** Start **

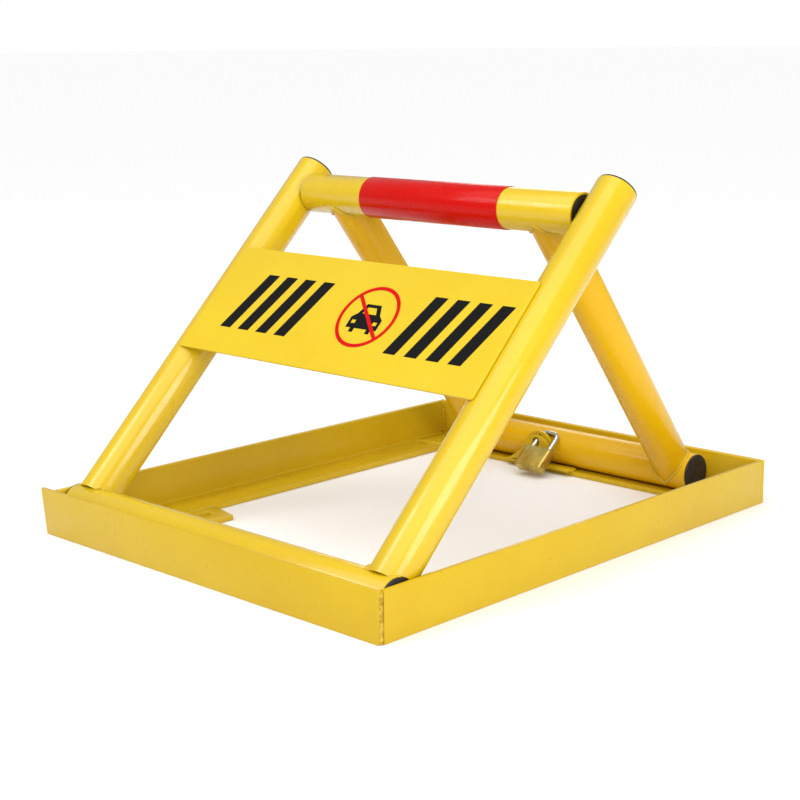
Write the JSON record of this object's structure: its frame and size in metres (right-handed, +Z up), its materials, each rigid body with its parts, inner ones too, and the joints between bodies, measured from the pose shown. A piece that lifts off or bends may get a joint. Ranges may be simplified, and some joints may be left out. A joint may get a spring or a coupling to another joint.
{
  "type": "folding parking lock",
  "caption": "Folding steel parking barrier: tubular A-frame hinged in a flat angle-iron base, with a sign panel, a red band and a padlock through its lock ears.",
  "frame": {"origin": "centre of the overall box on the ground plane", "axes": "+Z up, +Y from the front rail towards the rear rail, +X to the right seen from the front"},
  "size_m": [0.494, 0.6, 0.373],
  "materials": {
    "yellow_paint": "gloss",
    "black_plastic": "satin",
    "red_film": "gloss",
    "brass": "brushed",
    "chrome": "polished",
    "bare_steel": "satin"
  },
  "bodies": {
    "base": {"front_rail": "yellow_paint", "rear_rail": "yellow_paint", "left_rail": "yellow_paint", "right_rail": "yellow_paint", "left_anchor_tab": "yellow_paint", "right_anchor_tab": "yellow_paint", "base_lock_ear": "yellow_paint", "left_pivot_pin": "bare_steel", "right_pivot_pin": "bare_steel"},
    "front_frame": {"front_pivot_tube": "yellow_paint", "left_pivot_cap": "black_plastic", "right_pivot_cap": "black_plastic", "left_front_leg": "yellow_paint", "right_front_leg": "yellow_paint", "left_leg_top_cap": "black_plastic", "right_leg_top_cap": "black_plastic", "left_leg_foot_plug": "black_plastic", "right_leg_foot_plug": "black_plastic", "sign_panel": "yellow_paint", "left_crossbar_pin": "bare_steel", "right_crossbar_pin": "bare_steel"},
    "rear_frame": {"crossbar": "yellow_paint", "left_crossbar_plug": "black_plastic", "right_crossbar_plug": "black_plastic", "reflective_band": "red_film", "left_rear_leg": "yellow_paint", "right_rear_leg": "yellow_paint", "rear_foot_tube": "yellow_paint", "left_rear_foot_cap": "black_plastic", "right_rear_foot_cap": "black_plastic", "tube_lock_ear": "yellow_paint"},
    "padlock": {"padlock_shackle": "chrome", "padlock_case": "brass", "padlock_shackle_spring": "bare_steel"},
    "key_plug": {"padlock_key_plug": "brass"},
    "padlock_bolt": {"padlock_bolt": "bare_steel", "padlock_bolt_spring": "bare_steel"}
  },
  "joints": [
    {"name": "front_raise", "type": "hinge", "parent": "base", "child": "front_frame", "pos_m": [0, -0.271, 0.0308], "axis": [1, 0, 0], "range_deg": [0, 52]},
    {"name": "rear_fold", "type": "hinge", "parent": "front_frame", "child": "rear_frame", "pos_m": [0, 0.03461, 0.33429], "axis": [1, 0, 0], "range_deg": [-83, 0]},
    {"name": "padlock_removal", "type": "slide", "parent": "base", "child": "padlock", "axis": [0, -1, 0], "range_m": [0, 0.43]},
    {"name": "key_turn", "type": "hinge", "parent": "padlock", "child": "key_plug", "pos_m": [-0.0145, 0.24525, 0.0371], "axis": [0, 0.766, 0.6428], "range_deg": [0, 90]},
    {"name": "bolt_retract", "type": "slide", "parent": "padlock", "child": "padlock_bolt", "axis": [1, 0, 0], "range_m": [0, 0.0018]}
  ],
  "couplings": [
    {"joint": "rear_fold", "follows": "front_raise", "ratio": -0.12},
    {"joint": "padlock_removal", "follows": "front_raise", "m_per_rad": 0.4735},
    {"joint": "key_turn", "follows": "front_raise", "ratio": 1.7307},
    {"joint": "bolt_retract", "follows": "front_raise", "m_per_rad": 0.00198}
  ]
}
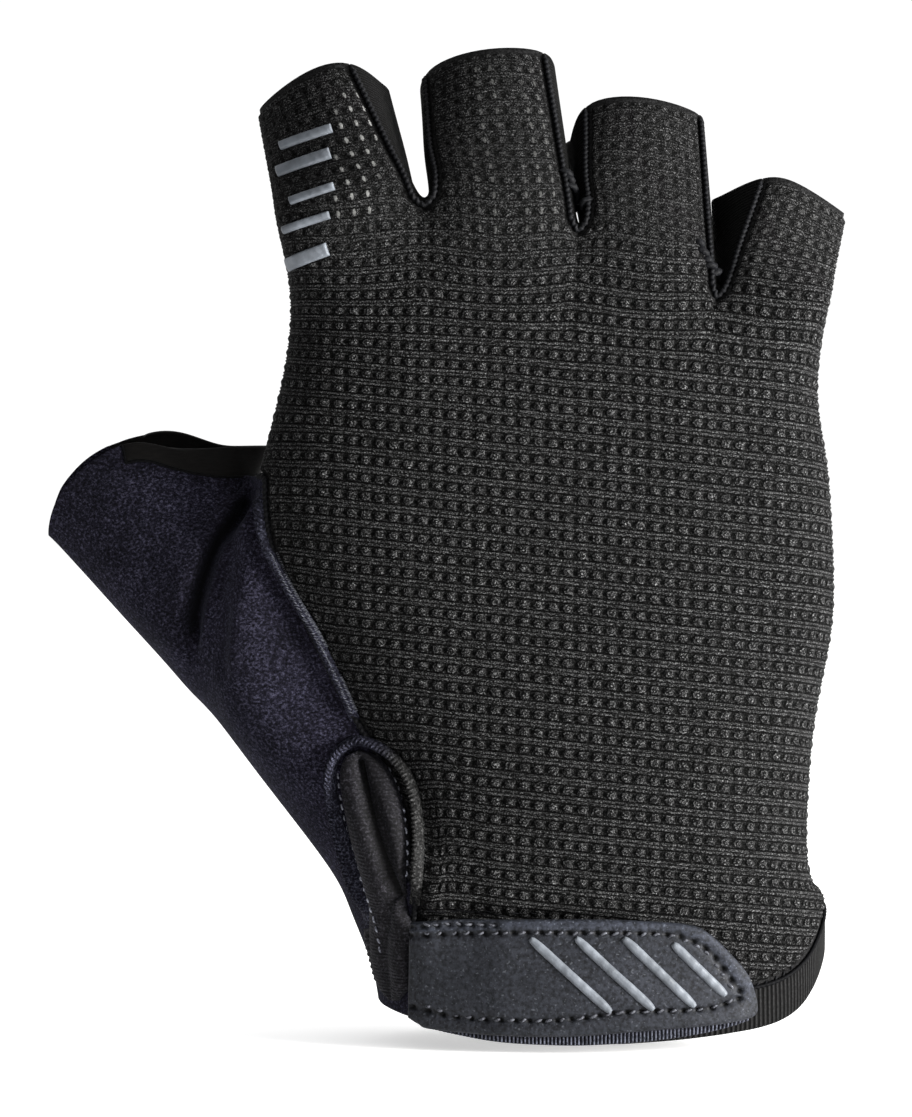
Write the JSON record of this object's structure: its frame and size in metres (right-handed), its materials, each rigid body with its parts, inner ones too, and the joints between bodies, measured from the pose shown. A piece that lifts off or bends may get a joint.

** End **

-- Task requirements --
Find how many lines in the listing hold "materials", and reply with that number only.

-- Task answer --
3